Problems: Messrs. Keeling and Hersh's backgrounds do not prepare them well for addressing these issues; one worked specifically in student affairs (actually student health) administration and the other in teacher training. The result is an overemphasis on the role of student services professionals (most with master's degrees at best, virtually none with specific instructional responsibilities) in the delivery of undergraduate education and a tendency to focus on `holistic' and other touchy/feely principles. This is a central point in the debate: should colleges attempt to inculcate learning of an intellectual nature or should they set themselves the task of taking responsibility for the full range of elements in a student's maturation? Are students adults who come to institutions of higher education for education or are they barely-out-of-adolescence children who need the nurturing hand of an army of student services professionals? The fact that the average age of American undergraduates is now approximately 29 and that the vast majority of students work (taking responsibility for their lives in ways that children do not) should be a part of this discussion.
Keeling and Hersh's key advice with regard to the problem is that we need a national discussion on the issue. The discussion must be led by universities. We have a problem. We need to talk about it. We really need to talk about it. We really, really need to talk about it.
Here is the problem: the vast majority of those in higher education who would lead the discussion have taken the current situation for reality throughout their academic careers. The faculty who studied twice as hard as current students when they were undergraduates have largely died or retired. The student-as-consumer, the student-as-customer evaluating faculty, e.g., emerged in the mid-to-late 1960's. This (rather than the student as apprentice, which Keeling and Hersh and I advocate) is simple reality to the faculty who took their degrees in the 1980's and 1990's. So too is grade inflation. So too is the radically reduced core curriculum. So too is the shunting off of general education requirements on graduate teaching assistants and contingent faculty. The charismatic teachers around whom colleges were built have been gone for generations. The norm for a top faculty member now is to be on leave whenever possible, have a small teaching load, largely confined to graduate students, not to teach a large number of students and represent, in a sense, the institution's signature. Current faculty, by and large, have no personal experience of such a world and they are inured to their administrators' continual polishing of the university `brand' rather than seeking to achieve a definable signature.
Keeling and Hersh are also naďve with regard to many of their proposals (though I have great sympathy for them). They understand that high-touch, high-expectation, intensive academic experiences are expensive. They point to Oxford tutorials, for example. I would love to see our students have such experiences, but it is simply not going to happen across American higher education. I have participated in that kind of instruction, taking students on tours, for example, that involve instruction, discussion, site visits, and so on. Where a drama class might now consist of the study of a half dozen plays, my students attended 10-12 in the 2 weeks of evenings following daily lectures, discussions and visits. It's all wonderful, but you cannot do it for more than 15 students at a time and you have to take them to London and house and feed them. Students with jobs and family responsibilities have a great deal of difficulty in participating in such experiences. That is why so many students pursue for-profit education; they can schedule their academic work around their lives.
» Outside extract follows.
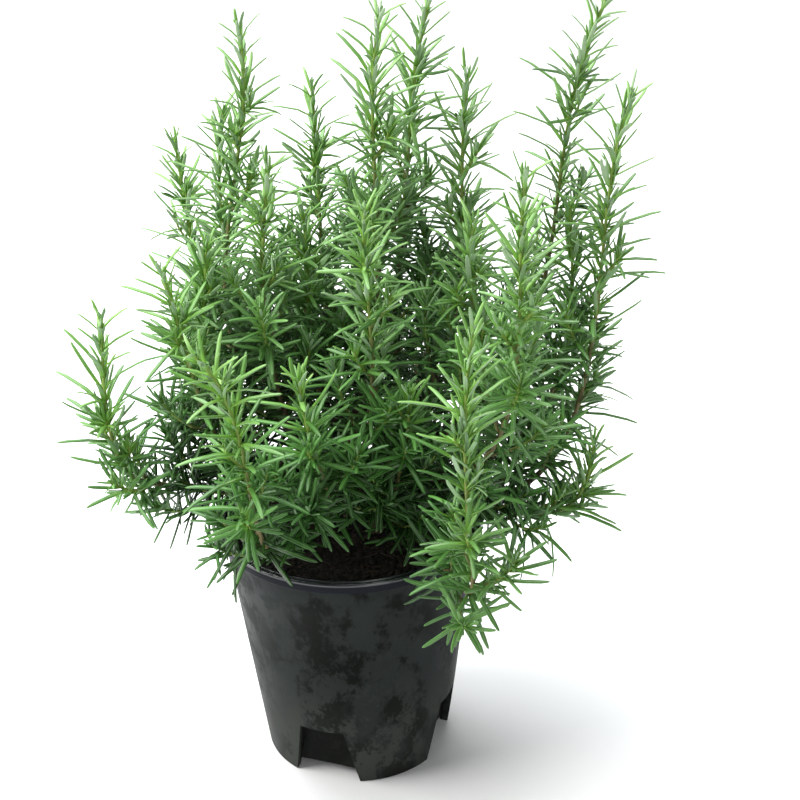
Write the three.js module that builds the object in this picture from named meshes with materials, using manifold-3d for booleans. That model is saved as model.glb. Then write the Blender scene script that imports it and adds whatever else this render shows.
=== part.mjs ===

There is another great risk, one that several commentators have now indicated. If we were to have a national discussion about education, why--given the current professoriate and given the fact that American higher education is now overwhelmingly vocational/'professional'--would we assume that that discussion would lead to higher expectations, more coherent curricula, more intensive learning experiences, and so on? What if it would lead to curricula that were more `expressive' than substantive? Curricula that focused on identity politics to an even greater degree than current ones? Curricula that further reduced requirements or further lowered expectations? Curricula that were more politically biased? Curricula that enabled faculty to pursue their own narrow interests to a greater degree than current ones? Note that the lowest grades awarded by the alumni/trustees group for coherent core curricula are usually received by the nation's `leading' institutions. These are the institutions that most colleges seek to emulate.
Keeling and Hersh argue for a common reading experience prior to matriculation. What if the book or books chosen are vapid? Unchallenging? Politically biased? They argue for a universal requirement of a freshman seminar, taught by tenure-track faculty. What if the faculty largely choose to teach narrow subjects related to their own research interests, without regard to student interest or need? (As an undergraduate I was required to take a great books Junior Seminar, taught by all members of the faculty--the kind of course that brings stars to the eyes of academic planners: the faculty and students, joined harmoniously in an academic community, learning together. My section was taught by a mathematician who knew very, very little about world literature, classical political thought and the history of ideas. He was a nice man but he taught us virtually nothing.)
They argue for rigorous assessment. At St. John's? Fine. At West Point? Fine. In a large public institution with dozens of colleges and schools, hundreds of majors, multiple `general studies' majors, majors with minimal requirements? I understand that their argument is that we need to totally change American higher education in order to provide true, `higher learning'. I agree. But what is the likelihood that we will close all professional schools at the undergraduate level, particularly when the parents and politicians who fund us are calling for more vocational education? Students need to be motivated. I agree. What is the likelihood that we will reduce the number of students in American higher education, e.g. by half or so--to the number that are currently actually graduating? If we did have rigorous assessment, have the authors ever participated in a college program that asks all seniors to submit to a comprehensive examination? (I have had colleagues who have participated in such programs, at distinguished northeast liberal arts colleges, and they have told me that most student responses during their `orals' were laughable, that this became little more than a rite of passage; had it been a true examination, the vast majority would have flunked and failed to graduate. English universities have their students tested in this fashion, but they begin to specialize much earlier, they are far less vocational, they are far more selective, their curricula are far more coherent and all institutions are public--dependent on government support which is, to a considerable degree, performance-based.)
We can only hire the graduate students that are being graduated today. It is very unlikely that they could lead a discussion that would yield the kinds of results of which Keeling, Hersh and I dream. It is equally unlikely that a top-down, dictated system of higher education would be welcomed by a professoriate personally invested in a completely different system.
Of course, in many cases, this is not a problem. I believe, for example, that our physics students are having a wonderful experience.